:: Task requirements ::
Output each line of the material exactly as it stands.

## start Supplied data

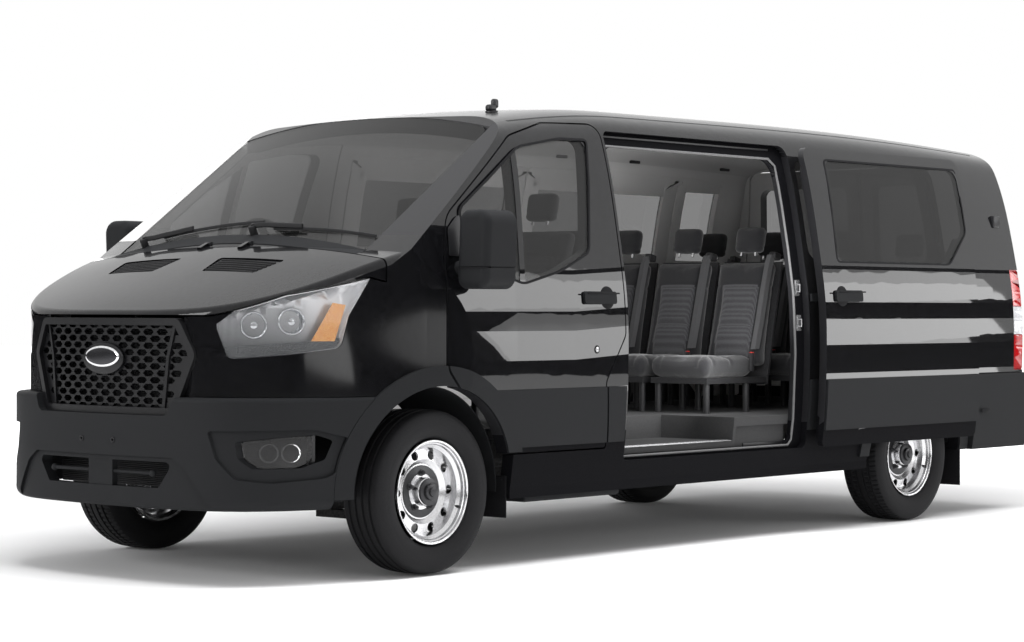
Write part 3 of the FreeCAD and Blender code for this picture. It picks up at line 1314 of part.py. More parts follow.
body_nodes = {
    "floor_pan": [floor_pan],
    "side_wall_left": [side_wall_left],
    "side_wall_right": [side_wall_right],
    "roof": [roof],
    "wings": both_sides(wing),
    "scuttle": [scuttle, cowl] + both_sides(front_liner),
    "dashboard": [dashboard],
    "steering_wheel": [steering_wheel],
    "windscreen": [windscreen],
    "side_glass": wall_glass[:1] + [mirrored(pane) for pane in wall_glass] + [right_glass, sliding_glass],
    "front_bumper": [bumper],
    "grille": [grille, badge],
    "headlamps": both_sides(headlamp),
    "fog_lamps": both_sides(fog_lamp),
    "tail_lamps": both_sides(tail_lamp),
    "rear_bumper": [rear_bumper],
    "sliding_door": [sliding_door],
    "sliding_door_trim": [sliding_trim, slider_handle],
    "door_track": [track_bar],
    "cladding": both_sides(wall_cladding_rear) + both_sides(pillar_cladding) + [mirrored(right_cladding_mid)]
        + both_sides(wing_flare) + both_sides(rear_flare),
    "front_seats": front_pads,
    "seat_row_2": rows[0],
    "seat_row_3": rows[1],
    "seat_row_4": rows[2],
    "seat_frames": seat_parts,
    "chassis_rails": [chassis],
    "engine": [engine],
    "rear_axle": [axle],
    "front_suspension": [front_suspension],
    "underbody": [tank, exhaust],
    "bonnet": [bonnet],
    "rear_door_left": [rear_door, hinge_doors],
    "rear_door_right": [mirrored(rear_door), mirrored(hinge_doors)],
    "rear_door_hinges": both_sides(hinge_walls),
    "rear_door_glass_left": [rear_glass],
    "rear_door_glass_right": [mirrored(rear_glass)],
}
door_trim = [door_cladding, door_flare, mirror, door_handle]
for side, name in ((1, "left"), (-1, "right")):
    flip = (lambda shape: shape) if side > 0 else mirrored
    body_nodes["front_door_" + name] = [flip(front_door)]
    body_nodes["front_door_glass_" + name] = [flip(door_glass)]
    body_nodes["front_door_trim_" + name] = [flip(piece) for piece in door_trim]
    body_nodes["knuckle_" + name] = [knuckle(side)]
    body_nodes["rim_front_" + name] = [rim(front_axle_x, front_track, side)]
    body_nodes["tyre_front_" + name] = [tyre(front_axle_x, front_track, side)]
    body_nodes["rim_rear_" + name] = [rim(rear_axle_x, rear_track, side)]
    body_nodes["tyre_rear_" + name] = [tyre(rear_axle_x, rear_track, side)]

os.makedirs("parts", exist_ok=True)
for name, shapes in body_nodes.items():
    solids = solids_of(shapes)
    Part.makeCompound(solids).exportStep("parts/" + name + ".step")
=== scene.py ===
import bpy
from math import atan2, cos, hypot, pi, radians, sin
from mathutils import Matrix, Vector


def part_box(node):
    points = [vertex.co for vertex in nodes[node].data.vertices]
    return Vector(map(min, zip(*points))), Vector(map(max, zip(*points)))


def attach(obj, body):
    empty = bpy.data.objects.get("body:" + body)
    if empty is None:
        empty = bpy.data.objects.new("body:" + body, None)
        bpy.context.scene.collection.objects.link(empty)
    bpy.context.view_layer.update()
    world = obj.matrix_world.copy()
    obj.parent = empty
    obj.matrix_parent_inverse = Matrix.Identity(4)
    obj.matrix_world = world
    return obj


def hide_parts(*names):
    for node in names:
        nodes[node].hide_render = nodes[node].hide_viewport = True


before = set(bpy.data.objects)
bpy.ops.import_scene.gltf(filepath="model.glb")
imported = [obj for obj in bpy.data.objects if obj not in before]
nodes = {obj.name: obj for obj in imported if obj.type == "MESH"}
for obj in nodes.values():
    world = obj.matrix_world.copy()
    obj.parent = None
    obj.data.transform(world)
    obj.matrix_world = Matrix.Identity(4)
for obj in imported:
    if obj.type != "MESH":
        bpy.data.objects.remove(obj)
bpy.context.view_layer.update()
scene = bpy.context.scene
scene.view_settings.view_transform = "Standard"
bpy.ops.object.select_all(action="DESELECT")

# Studio
# A pale floor that runs into a white surround, large soft lights overhead and
# long strip lights at the sides, with a low black screen round the horizon that
# only shows in polished surfaces. The camera is low, ahead and to the left.
bpy.ops.mesh.primitive_circle_add(vertices=96, radius=60.0, fill_type="NGON", location=(0, 0, -0.0005))
floor = bpy.context.object
floor.name = "studio_floor"
bpy.ops.mesh.primitive_cylinder_add(vertices=96, radius=16.5, depth=2.6, end_fill_type="NOTHING", location=(0, 0, 1.3))
horizon = bpy.context.object
horizon.name = "horizon_screen"
horizon.visible_camera = False
horizon.visible_diffuse = False
horizon.visible_transmission = False
horizon.visible_shadow = False


def shader(name, colour, roughness, **inputs):
    """A new material with its main shader, its nodes and its links."""
    material = bpy.data.materials.new(name)
    material.use_nodes = True
    tree = material.node_tree
    main = tree.nodes["Principled BSDF"]
    main.inputs["Base Color"].default_value = (*colour, 1.0)
    main.inputs["Roughness"].default_value = roughness
    for key, value in inputs.items():
        main.inputs[key.replace("_", " ")].default_value = value
    return material, tree, main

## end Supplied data

:: In response ::
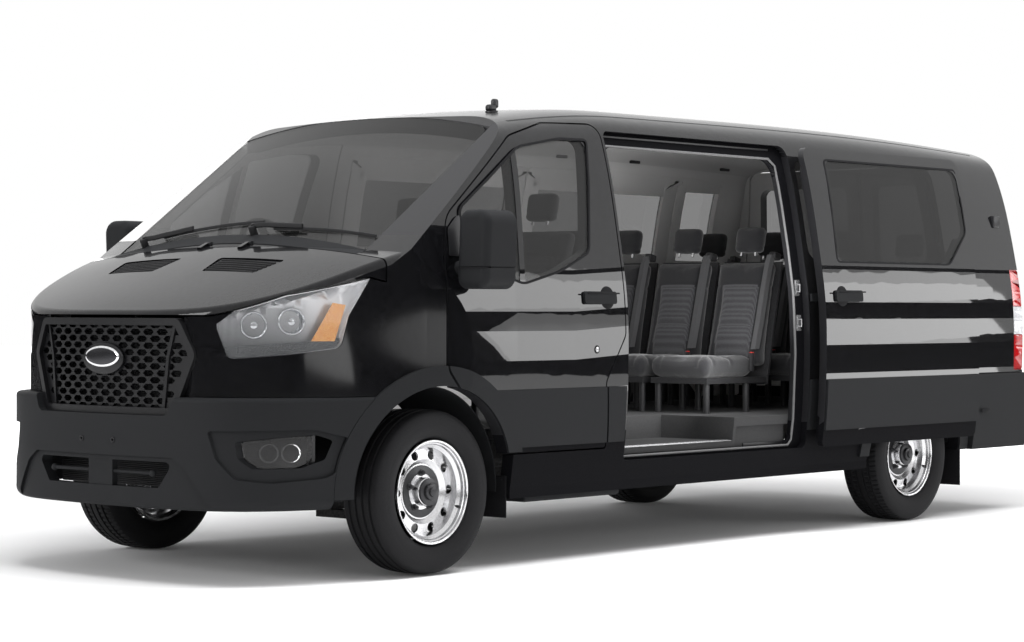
Write part 3 of the FreeCAD and Blender code for this picture. It picks up at line 1314 of part.py. More parts follow.
body_nodes = {
    "floor_pan": [floor_pan],
    "side_wall_left": [side_wall_left],
    "side_wall_right": [side_wall_right],
    "roof": [roof],
    "wings": both_sides(wing),
    "scuttle": [scuttle, cowl] + both_sides(front_liner),
    "dashboard": [dashboard],
    "steering_wheel": [steering_wheel],
    "windscreen": [windscreen],
    "side_glass": wall_glass[:1] + [mirrored(pane) for pane in wall_glass] + [right_glass, sliding_glass],
    "front_bumper": [bumper],
    "grille": [grille, badge],
    "headlamps": both_sides(headlamp),
    "fog_lamps": both_sides(fog_lamp),
    "tail_lamps": both_sides(tail_lamp),
    "rear_bumper": [rear_bumper],
    "sliding_door": [sliding_door],
    "sliding_door_trim": [sliding_trim, slider_handle],
    "door_track": [track_bar],
    "cladding": both_sides(wall_cladding_rear) + both_sides(pillar_cladding) + [mirrored(right_cladding_mid)]
        + both_sides(wing_flare) + both_sides(rear_flare),
    "front_seats": front_pads,
    "seat_row_2": rows[0],
    "seat_row_3": rows[1],
    "seat_row_4": rows[2],
    "seat_frames": seat_parts,
    "chassis_rails": [chassis],
    "engine": [engine],
    "rear_axle": [axle],
    "front_suspension": [front_suspension],
    "underbody": [tank, exhaust],
    "bonnet": [bonnet],
    "rear_door_left": [rear_door, hinge_doors],
    "rear_door_right": [mirrored(rear_door), mirrored(hinge_doors)],
    "rear_door_hinges": both_sides(hinge_walls),
    "rear_door_glass_left": [rear_glass],
    "rear_door_glass_right": [mirrored(rear_glass)],
}
door_trim = [door_cladding, door_flare, mirror, door_handle]
for side, name in ((1, "left"), (-1, "right")):
    flip = (lambda shape: shape) if side > 0 else mirrored
    body_nodes["front_door_" + name] = [flip(front_door)]
    body_nodes["front_door_glass_" + name] = [flip(door_glass)]
    body_nodes["front_door_trim_" + name] = [flip(piece) for piece in door_trim]
    body_nodes["knuckle_" + name] = [knuckle(side)]
    body_nodes["rim_front_" + name] = [rim(front_axle_x, front_track, side)]
    body_nodes["tyre_front_" + name] = [tyre(front_axle_x, front_track, side)]
    body_nodes["rim_rear_" + name] = [rim(rear_axle_x, rear_track, side)]
    body_nodes["tyre_rear_" + name] = [tyre(rear_axle_x, rear_track, side)]

os.makedirs("parts", exist_ok=True)
for name, shapes in body_nodes.items():
    solids = solids_of(shapes)
    Part.makeCompound(solids).exportStep("parts/" + name + ".step")
=== scene.py ===
import bpy
from math import atan2, cos, hypot, pi, radians, sin
from mathutils import Matrix, Vector


def part_box(node):
    points = [vertex.co for vertex in nodes[node].data.vertices]
    return Vector(map(min, zip(*points))), Vector(map(max, zip(*points)))


def attach(obj, body):
    empty = bpy.data.objects.get("body:" + body)
    if empty is None:
        empty = bpy.data.objects.new("body:" + body, None)
        bpy.context.scene.collection.objects.link(empty)
    bpy.context.view_layer.update()
    world = obj.matrix_world.copy()
    obj.parent = empty
    obj.matrix_parent_inverse = Matrix.Identity(4)
    obj.matrix_world = world
    return obj


def hide_parts(*names):
    for node in names:
        nodes[node].hide_render = nodes[node].hide_viewport = True


before = set(bpy.data.objects)
bpy.ops.import_scene.gltf(filepath="model.glb")
imported = [obj for obj in bpy.data.objects if obj not in before]
nodes = {obj.name: obj for obj in imported if obj.type == "MESH"}
for obj in nodes.values():
    world = obj.matrix_world.copy()
    obj.parent = None
    obj.data.transform(world)
    obj.matrix_world = Matrix.Identity(4)
for obj in imported:
    if obj.type != "MESH":
        bpy.data.objects.remove(obj)
bpy.context.view_layer.update()
scene = bpy.context.scene
scene.view_settings.view_transform = "Standard"
bpy.ops.object.select_all(action="DESELECT")

# Studio
# A pale floor that runs into a white surround, large soft lights overhead and
# long strip lights at the sides, with a low black screen round the horizon that
# only shows in polished surfaces. The camera is low, ahead and to the left.
bpy.ops.mesh.primitive_circle_add(vertices=96, radius=60.0, fill_type="NGON", location=(0, 0, -0.0005))
floor = bpy.context.object
floor.name = "studio_floor"
bpy.ops.mesh.primitive_cylinder_add(vertices=96, radius=16.5, depth=2.6, end_fill_type="NOTHING", location=(0, 0, 1.3))
horizon = bpy.context.object
horizon.name = "horizon_screen"
horizon.visible_camera = False
horizon.visible_diffuse = False
horizon.visible_transmission = False
horizon.visible_shadow = False


def shader(name, colour, roughness, **inputs):
    """A new material with its main shader, its nodes and its links."""
    material = bpy.data.materials.new(name)
    material.use_nodes = True
    tree = material.node_tree
    main = tree.nodes["Principled BSDF"]
    main.inputs["Base Color"].default_value = (*colour, 1.0)
    main.inputs["Roughness"].default_value = roughness
    for key, value in inputs.items():
        main.inputs[key.replace("_", " ")].default_value = value
    return material, tree, main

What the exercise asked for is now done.